• _Data supplied_
----

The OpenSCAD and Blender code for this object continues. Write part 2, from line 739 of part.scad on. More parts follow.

----

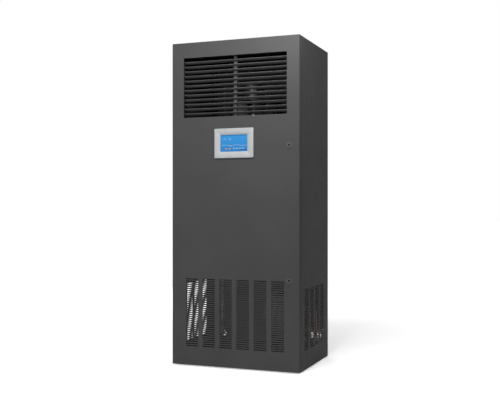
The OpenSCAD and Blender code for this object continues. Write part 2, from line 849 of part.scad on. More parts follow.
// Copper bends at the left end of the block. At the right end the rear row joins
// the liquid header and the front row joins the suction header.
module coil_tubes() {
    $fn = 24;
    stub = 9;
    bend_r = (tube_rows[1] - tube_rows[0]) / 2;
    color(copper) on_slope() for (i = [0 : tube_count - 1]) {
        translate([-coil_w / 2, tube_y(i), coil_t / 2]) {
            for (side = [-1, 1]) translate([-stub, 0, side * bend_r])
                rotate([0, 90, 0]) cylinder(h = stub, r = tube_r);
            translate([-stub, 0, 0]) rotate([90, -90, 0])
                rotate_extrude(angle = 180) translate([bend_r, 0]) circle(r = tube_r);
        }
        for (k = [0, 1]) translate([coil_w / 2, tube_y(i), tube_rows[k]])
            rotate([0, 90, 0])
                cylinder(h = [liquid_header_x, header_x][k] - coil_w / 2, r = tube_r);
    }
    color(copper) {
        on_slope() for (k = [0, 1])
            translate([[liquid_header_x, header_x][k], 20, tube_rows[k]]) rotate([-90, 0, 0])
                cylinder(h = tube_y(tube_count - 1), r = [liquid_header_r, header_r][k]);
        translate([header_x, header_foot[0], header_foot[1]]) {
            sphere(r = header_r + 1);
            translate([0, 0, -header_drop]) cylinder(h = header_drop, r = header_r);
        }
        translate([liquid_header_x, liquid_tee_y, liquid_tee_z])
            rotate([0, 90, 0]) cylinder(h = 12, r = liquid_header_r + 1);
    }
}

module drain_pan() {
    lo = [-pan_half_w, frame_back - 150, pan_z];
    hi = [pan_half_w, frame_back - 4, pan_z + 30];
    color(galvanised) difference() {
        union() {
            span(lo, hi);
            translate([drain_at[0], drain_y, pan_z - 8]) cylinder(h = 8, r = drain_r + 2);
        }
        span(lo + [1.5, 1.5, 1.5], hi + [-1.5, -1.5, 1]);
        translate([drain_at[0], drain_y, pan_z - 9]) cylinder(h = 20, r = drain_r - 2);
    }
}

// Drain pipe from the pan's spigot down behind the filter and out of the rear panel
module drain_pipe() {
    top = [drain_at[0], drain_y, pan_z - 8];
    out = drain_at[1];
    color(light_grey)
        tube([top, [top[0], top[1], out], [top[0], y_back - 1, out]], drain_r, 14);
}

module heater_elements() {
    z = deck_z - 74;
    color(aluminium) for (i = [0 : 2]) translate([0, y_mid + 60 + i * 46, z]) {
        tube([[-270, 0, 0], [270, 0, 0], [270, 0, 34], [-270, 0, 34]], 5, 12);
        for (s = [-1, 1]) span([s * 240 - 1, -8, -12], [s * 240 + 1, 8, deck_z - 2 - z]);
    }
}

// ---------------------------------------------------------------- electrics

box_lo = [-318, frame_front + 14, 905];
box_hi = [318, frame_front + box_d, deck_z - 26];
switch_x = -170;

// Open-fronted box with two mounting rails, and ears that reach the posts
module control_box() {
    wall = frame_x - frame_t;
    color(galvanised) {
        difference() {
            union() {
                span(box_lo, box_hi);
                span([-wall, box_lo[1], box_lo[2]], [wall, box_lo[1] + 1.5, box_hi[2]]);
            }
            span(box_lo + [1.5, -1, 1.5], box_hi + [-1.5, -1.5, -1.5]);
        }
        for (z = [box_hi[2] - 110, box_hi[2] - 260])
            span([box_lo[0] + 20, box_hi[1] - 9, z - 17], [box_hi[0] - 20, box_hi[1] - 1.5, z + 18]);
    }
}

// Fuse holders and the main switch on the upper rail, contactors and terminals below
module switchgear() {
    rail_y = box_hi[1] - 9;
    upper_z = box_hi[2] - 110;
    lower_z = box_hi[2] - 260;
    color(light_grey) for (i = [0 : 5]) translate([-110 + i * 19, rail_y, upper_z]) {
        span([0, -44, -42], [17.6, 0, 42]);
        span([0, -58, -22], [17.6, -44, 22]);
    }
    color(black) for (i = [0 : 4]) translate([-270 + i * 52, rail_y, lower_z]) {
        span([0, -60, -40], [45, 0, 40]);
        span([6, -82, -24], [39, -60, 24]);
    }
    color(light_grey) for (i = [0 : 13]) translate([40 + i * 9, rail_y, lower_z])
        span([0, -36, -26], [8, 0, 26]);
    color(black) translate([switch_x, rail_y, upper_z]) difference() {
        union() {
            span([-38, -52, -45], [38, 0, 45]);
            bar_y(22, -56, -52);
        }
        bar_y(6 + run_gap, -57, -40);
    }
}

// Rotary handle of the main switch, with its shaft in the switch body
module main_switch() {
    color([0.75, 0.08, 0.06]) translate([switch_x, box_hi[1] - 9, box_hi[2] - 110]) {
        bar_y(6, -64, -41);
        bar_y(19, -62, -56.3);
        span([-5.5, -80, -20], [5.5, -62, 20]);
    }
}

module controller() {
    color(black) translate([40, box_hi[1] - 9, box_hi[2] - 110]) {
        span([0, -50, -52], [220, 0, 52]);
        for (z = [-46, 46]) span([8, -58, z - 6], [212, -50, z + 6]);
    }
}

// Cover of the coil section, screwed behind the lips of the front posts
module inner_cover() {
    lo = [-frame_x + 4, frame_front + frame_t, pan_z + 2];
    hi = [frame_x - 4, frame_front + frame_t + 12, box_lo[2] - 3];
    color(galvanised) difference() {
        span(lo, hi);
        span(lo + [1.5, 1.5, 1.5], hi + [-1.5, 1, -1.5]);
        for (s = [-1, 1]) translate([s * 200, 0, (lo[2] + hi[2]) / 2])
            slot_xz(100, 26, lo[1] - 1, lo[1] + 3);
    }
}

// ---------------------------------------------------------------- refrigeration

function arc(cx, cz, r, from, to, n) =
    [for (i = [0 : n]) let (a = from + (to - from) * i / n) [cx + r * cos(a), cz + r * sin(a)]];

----

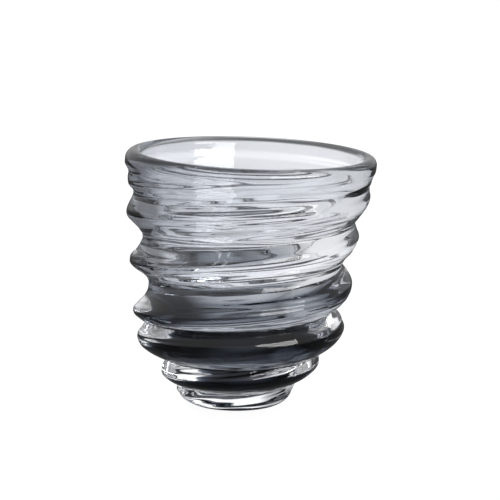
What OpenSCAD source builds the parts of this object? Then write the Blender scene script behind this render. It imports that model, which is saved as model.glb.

----

• _Stated problem_
Copy out every line that includes the word "object".

• _Result below_
The OpenSCAD and Blender code for this object continues. Write part 2, from line 739 of part.scad on. More parts follow.
The OpenSCAD and Blender code for this object continues. Write part 2, from line 849 of part.scad on. More parts follow.
What OpenSCAD source builds the parts of this object? Then write the Blender scene script behind this render. It imports that model, which is saved as model.glb.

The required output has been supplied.